A baby girl who doctors believed "would not make it" has been reunited with her twin brother after they were separated at birth.
The babies were delivered prematurely in an emergency caesarean section on 8 March when Laura Hough was 30 weeks pregnant.
The pair were then separated so they could both receive immediate medical attention, and after two weeks they have now been reunited in their incubator.
Hough, 27, said seeing her twins holding hands for the first time after they were reunited left her in tears and "filled with love".
Doctors told Hough that baby Neve would likely not survive the pregnancy as she was not getting enough nutrients in the womb due to her placenta deteriorating.
Hough said thinking about potentially losing her baby girl was "terrifying" and that all she could do was think about whether they were going to be OK.
Louie was born at 2.12pm and his little sister was born two minutes later in a separate operation at Liverpool Women's Hospital.

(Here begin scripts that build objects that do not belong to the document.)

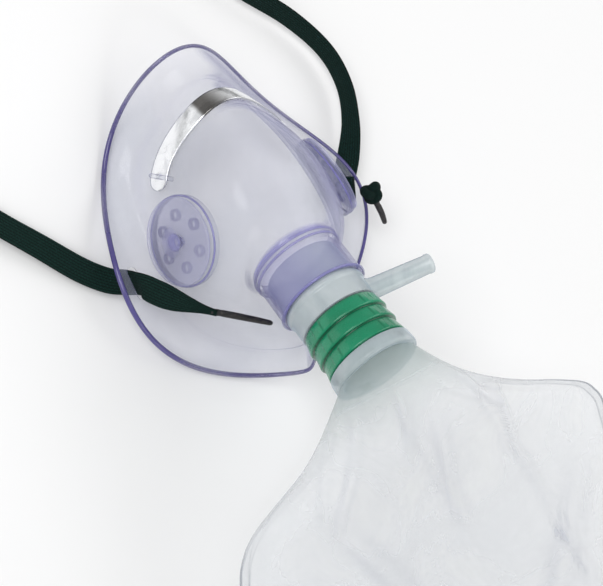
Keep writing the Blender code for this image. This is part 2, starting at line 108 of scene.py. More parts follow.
SLOT_AT, SLOT_SIZE = np.array((44, -1, 12)) * MM, (3.4 * MM, 11 * MM, 14 * MM)

PORT_AT = np.array((30.6, 6.3, 26.3)) * MM
PORT_NORMAL = np.array((0.93, 0.2, 0.31))
VENTS, VENT_RING_R = 6, 8.6 * MM
CLIP_SHARE, CLIP_HALF_ANGLE, CLIP_DROP = 3 / 8, math.radians(58), 0.045

# The shell's grid: points round it and rows from its rim to the turret's mouth.
SHELL_AROUND, SHELL_ROWS = 240, 121
FOLD_SHARE = 0.25  # where the flange folds up into the cheek

NOZZLE_AT, NOZZLE_TURN, NOZZLE_LEAN = 21.9 * MM, math.radians(13.5), math.radians(7)
COLLAR_START, BAND_LENGTH, BANDS = 27.4, 5.3, 3  # in mm along the connector
BAG_SLOPE = math.radians(14)
BAG_NECK_START, BAG_NECK_R, BAG_HALF_THICK = -15 * MM, 11.9 * MM, 1.9 * MM
BAG_AROUND = 320  # points round each section of the bag
FULL_HALF_WIDTH = 0.081  # the half width that the two tables below are drawn for

STRAP_ROUTE = (
    (-29, -19.5, 27.5, -38), (-33, -15.5, 24.5, -36), (-38, -10.5, 21.5, -30), (-42, -5.5, 18.5, -14),
    (-43.8, -2.2, 15.6, -4), (-44, -0.8, 11.5, 0), (-45.5, 0.6, 6.8, 0), (-50, 3.5, 4.2, 0),
    (-57, 10.5, 3.6, 0), (-66, 22, 4, 8), (-76, 34.5, 4.6, 14), (-87, 50, 4.4, 10), (-95.5, 70, 3.4, 4),
    (-94, 92, 3, 0), (-79, 110, 3, 0), (-55, 120, 3.2, 8), (-26, 121, 4, 20), (4, 112, 5, 38),
    (24, 96, 6, 55), (39, 77, 7, 66), (52, 62, 7.6, 72), (60.5, 47, 8, 78), (62.5, 33, 8, 80),
    (59.5, 20, 7.4, 72), (54, 9, 6, 45), (48.5, 2, 5.6, 14), (44.6, -0.2, 8, 0), (43.9, -1.2, 12, 0),
    (44.2, -1.6, 14, 0), (44.8, -2.2, 15.6, 0),
)
KNOT_AT, KNOT_R = np.array((48, -6, 20)) * MM, 4.2 * MM
LEFT_TIP_END, RIGHT_TIP_END = np.array((-12.5, -30.5, 28.5)) * MM, np.array((52.5, -18.5, 13.5)) * MM
WALES = 4.5  # half waves of the knit across half the strap's width

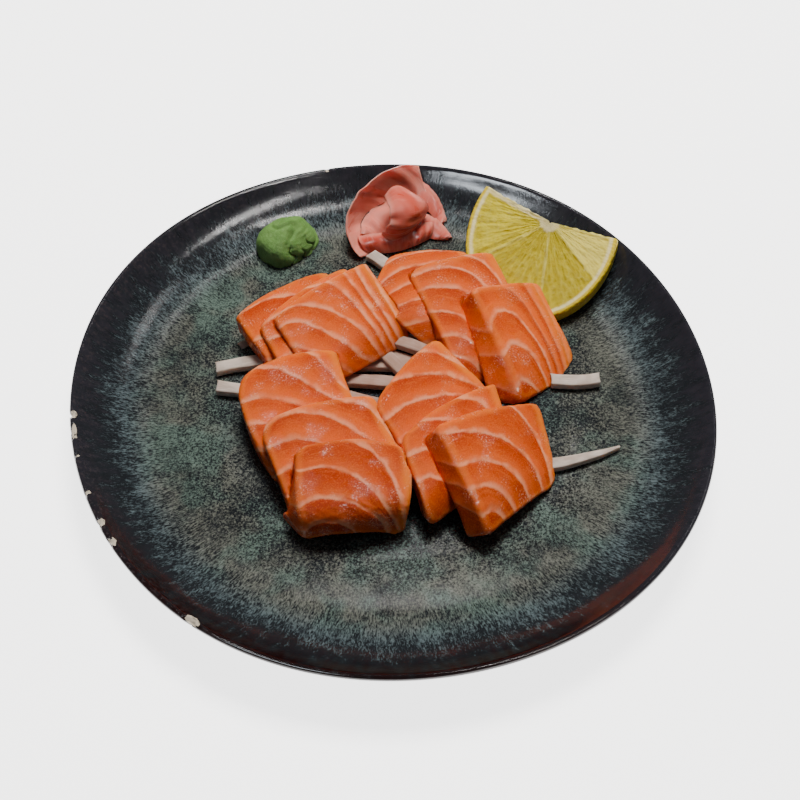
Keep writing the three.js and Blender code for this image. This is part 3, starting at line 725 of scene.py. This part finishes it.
# ---------------------------------------------------------------- daikon
STRIP_WIDE = 5
STRIP_THICK = 3.2
STRIP_NET = (8, 40, 6)  # divisions across a strip, along it and through it
PACKED_NET = (4, 18, 3)
MOUND_NET = (16, 16, 4)
LOOSE_STRIPS = [
    {"name": "daikon_strip_left_1", "from": (-62, 15), "to": (-37, 19), "bow": 1},
    {"name": "daikon_strip_left_2", "from": (-61, 7), "to": (-38, 5.5), "bow": -1},
    {"name": "daikon_strip_back", "from": (-8, 70), "to": (9, 51), "bow": 1},
    {"name": "daikon_strip_right_1", "from": (73, 10.5), "to": (56, 10), "bow": 1},
    {"name": "daikon_strip_right_2", "from": (77.5, -18.5), "to": (44, -27.5), "bow": 1.5, "pointed": 0.85},
]
HEAP_STRIPS = [
    {"from": (-4, 27), "to": (22, 15), "z": 9.6, "bow": 1},
    {"from": (-2, 34), "to": (24, 24), "z": 7, "bow": 1},
    {"from": (-10, 28), "to": (12, 1), "z": 8, "bow": 1},
    {"from": (-26, 10), "to": (20, 6), "z": 6.4, "bow": 1},
    {"from": (-24, 6), "to": (16, -6), "z": 6.2, "bow": -1},
    {"from": (-8, 24), "to": (18, 11), "z": 6.4, "bow": 1},
    {"from": (-22, 15), "to": (2, 17), "z": 6.2, "bow": 1},
]
# Low mounds of packed strips that carry the four fans: x, y, half width, half depth and height.
MOUNDS = [(-31, 30, 15, 13, 13), (20, 42, 15, 14, 13), (-26, -8, 14, 18, 14), (-13, -38, 13, 9, 11),
          (20, -10, 15, 14, 13), (42, 32, 10, 12, 9), (32, -30, 10, 11, 9)]
PACKED_STRIPS = 90


def lay_strip(strip, net, seed):
    """A cut strip of radish: square in section with soft edges, a little bowed and uneven."""
    across, along, up = net.T
    start = np.array(strip["from"], float)
    run = np.array(strip["to"], float) - start
    length = np.hypot(*run)
    run = run / length
    t = (1 - along) / 2
    pointed = 1 - strip.get("pointed", 0) * (1 - t) ** 2
    corner = np.sqrt(np.clip(across**2 + up**2, 1, 2))
    soft = blend(1, 1 / corner, 0.45)
    wide = strip.get("wide", STRIP_WIDE)
    uneven = Ripples(seed, 14, dimensions=1)
    half = wide / 2 * pointed * (1 + 0.06 * uneven(t * length))
    side = across * soft * half + strip["bow"] * 4 * t * (1 - t)
    reach = t * length - along * 0.5 * (across**2 * 0.6 + up**2 * 0.4) + along * 0.3
    thick = strip.get("thick", STRIP_THICK)
    rise = (up * soft + 1) / 2 * thick * blend(1, pointed, 0.4) + 0.12 * uneven(t * length + 40)
    x = start[0] + run[0] * reach - run[1] * side
    y = start[1] + run[1] * reach + run[0] * side
    fibre = np.stack([across * wide / 2, t * length, up * thick / 2], -1) + seed * 7.3
    return np.stack([x, y, strip.get("z", FLOOR_HEIGHT + GAP) + rise], -1), fibre


def mound_height(x, y):
    """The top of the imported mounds."""
    height = np.zeros_like(x)
    for cx, cy, wide, deep, high in MOUNDS:
        left = 1 - ((x - cx) / wide) ** 2 - ((y - cy) / deep) ** 2
        height = np.maximum(height, high * np.sqrt(np.clip(left, 0, 1)))
    return height


def packed_strips(seed):
    """Strips of all headings laid over the mounds, with a seeded draw."""
    draw = np.random.default_rng(seed)
    for _ in range(PACKED_STRIPS):
        cx, cy, wide, deep, _ = MOUNDS[draw.integers(len(MOUNDS))]
        middle = np.array([cx, cy]) + draw.normal(size=2) * (wide, deep) * 0.42
        turn = draw.uniform(0, math.pi)
        half = draw.uniform(7, 12) * np.array([math.cos(turn), math.sin(turn)])
        yield {"from": middle - half, "to": middle + half, "bow": draw.uniform(-2, 2),
               "wide": draw.uniform(2.6, 4.4), "thick": draw.uniform(1.6, 2.6), "z": 0}


def keep_below(points, undersides, deep=0.1):
    """Keeps the points of the bed under the slices and over the floor."""
    keep_under(points, undersides)
    points[:, 2] = np.maximum(points[:, 2], FLOOR_HEIGHT + GAP + deep)
    return points


def bed_parts(undersides):
    """The points, fibre places and faces of each strip of the bed and of the core under them."""
    net, faces = box_surface(STRIP_NET)
    for seed, strip in enumerate(HEAP_STRIPS):
        points, fibre = lay_strip(strip, net, seed + 20)
        yield keep_below(points, undersides), fibre, faces
    net, faces = box_surface(PACKED_NET)
    for seed, strip in enumerate(packed_strips(5)):
        points, fibre = lay_strip(strip, net, seed + 40)
        points[:, 2] += mound_height(points[:, 0], points[:, 1]) * 0.86 + FLOOR_HEIGHT - 1
        yield keep_below(points, undersides, 0.1 + 0.1 * (net[:, 2] > 0)), fibre, faces
    dome, faces = box_surface(MOUND_NET)
    for cx, cy, wide, deep, high in MOUNDS:
        points = unit(dome) * (wide, deep, high) * 0.88 + (cx, cy, FLOOR_HEIGHT + GAP)
        points = keep_below(points, undersides)
        yield points, points, faces


def make_daikon_pieces(material, undersides):
    net, faces = box_surface(STRIP_NET)
    for seed, strip in enumerate(LOOSE_STRIPS):
        points, fibre = lay_strip(strip, net, seed)
        name = strip["name"]
        make_piece(name + "_cut", points, faces, [name], material, {"fibre": fibre})
    clouds, fibres, nets = [], [], []
    total = 0
    for points, fibre, faces in bed_parts(undersides):
        clouds.append(points)
        fibres.append(fibre)
        nets.append(faces + total)
        total += len(points)
    # Every point of the bed gets the painted shade.
    attributes = {"fibre": np.concatenate(fibres), "stain": np.ones(total)}
    bed, net = np.concatenate(clouds), np.concatenate(nets)
    make_piece("daikon_bed", bed, net, ["daikon_heap"], material, attributes)


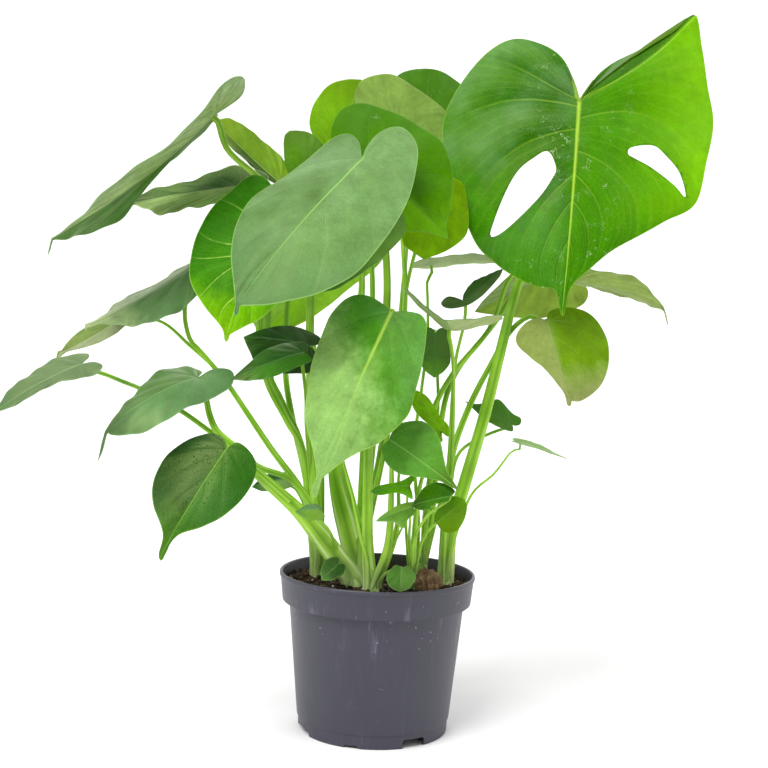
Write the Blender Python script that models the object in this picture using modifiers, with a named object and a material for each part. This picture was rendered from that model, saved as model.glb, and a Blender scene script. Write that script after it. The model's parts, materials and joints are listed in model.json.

Despite the fears Neve was born healthy and was able to breathe on her own,
She weighed just 1lbs 7oz – the size of a small doll – while Louie weighed just over 3lbs.
Louie’s lung had collapsed during the premature birth, and he had to have treatment to drain the air out.
Hough, from Liverpool, said: “It was the best day of my life, I’m just made up with them.
“To go from fearing that Neve wouldn’t make it to seeing them both cuddling and holding hands – there are no words.
“When they told me that Neve wasn’t going to make it, I couldn’t think straight.
“It was so difficult and so scary because I was so excited to meet them but I was so worried if they were going to be OK.
“When they were born it was a massive relief, I couldn't have been happier.”
Hough and partner Chris Carey, 33, said it was an "incredibly emotional" day when they were finally able to hold them both.
Hough said she couldn’t wait to be a mum and that she had been "shocked" when she was told she was going to have twins.
She said: “Holding them both was just great, because it was hard when they were separated as they were in different rooms.
“When we were told they could be in the same incubator, watching them cuddle and holding hands it was so emotional.
“I can’t wait to bring them home.
"It's still surreal to me to say I'm a mum of two. But I am and it's incredible."
The babies will remain under observation at the hospital until Hough’s due date in May, but she said their home is already ready and painted.
The couple thanked the hospital staff, who they said have been "absolutely brilliant".